La imagen de la flor, que «llega a su apoteosis en los epitafios para los niños», está enraizada en nuestra sociedad. «Aunque la fe en la otra vida siga marchitándose -continúa García- ha habido una verdadera explosión del uso de las flores cortadas, hasta tal extremo que ningún lugar de muerte queda hoy sin señalar mediante flores, ya sea un accidente en la carretera, un incendio o una casa en la que ha habido alguna muerte violenta». Son flores «que reivindican, vital y moralmente», añade.

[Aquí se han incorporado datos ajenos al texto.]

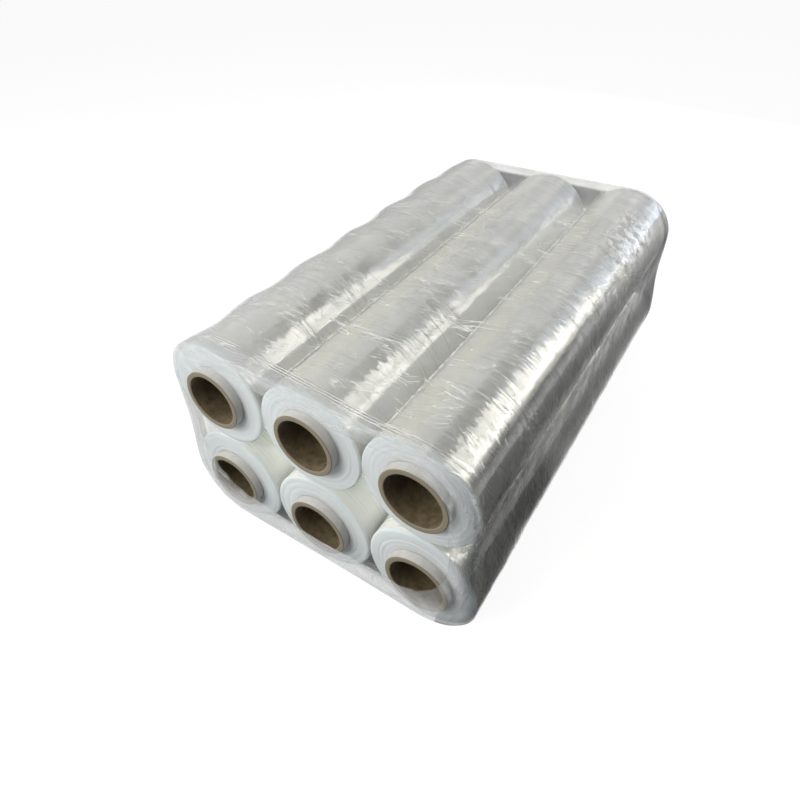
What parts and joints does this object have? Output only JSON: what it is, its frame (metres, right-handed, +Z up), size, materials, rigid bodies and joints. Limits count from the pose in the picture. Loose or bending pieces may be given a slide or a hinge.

Para llevar a los cementerios se compran claveles, que expresan admiración y homenaje; , que muestran la pureza del alma del fallecido; gladiolos, que transmiten la idea de sinceridad azucenas o lirios; pero sobre todo crisantemos. La «flor de oro», tal como la bautizó la emperatriz Josefina de Francia uniendo Chrysos (oro) con anthemos (flor), es la flor del Día de Difuntos «porque su breve floración coincide con el final del otoño (entre octubre y diciembre) y ninguna otra planta evoca tan claramente que la vida tan sólo es un tránsito», reseña Jesús Callejo Cabo en su obra «El alma de las flores». Tan consolidada está la tradición que la asocia a los cementerios, que hoy nadie regala en España a la persona amada esta flor que, paradójicamente, simboliza la vida para los orientales. Solo las margaritas blancas y amarillas que se venden en las floristerías escapan de esta etiqueta, quizá porque se ignora que pertenezcan a la familia de los crisantemos.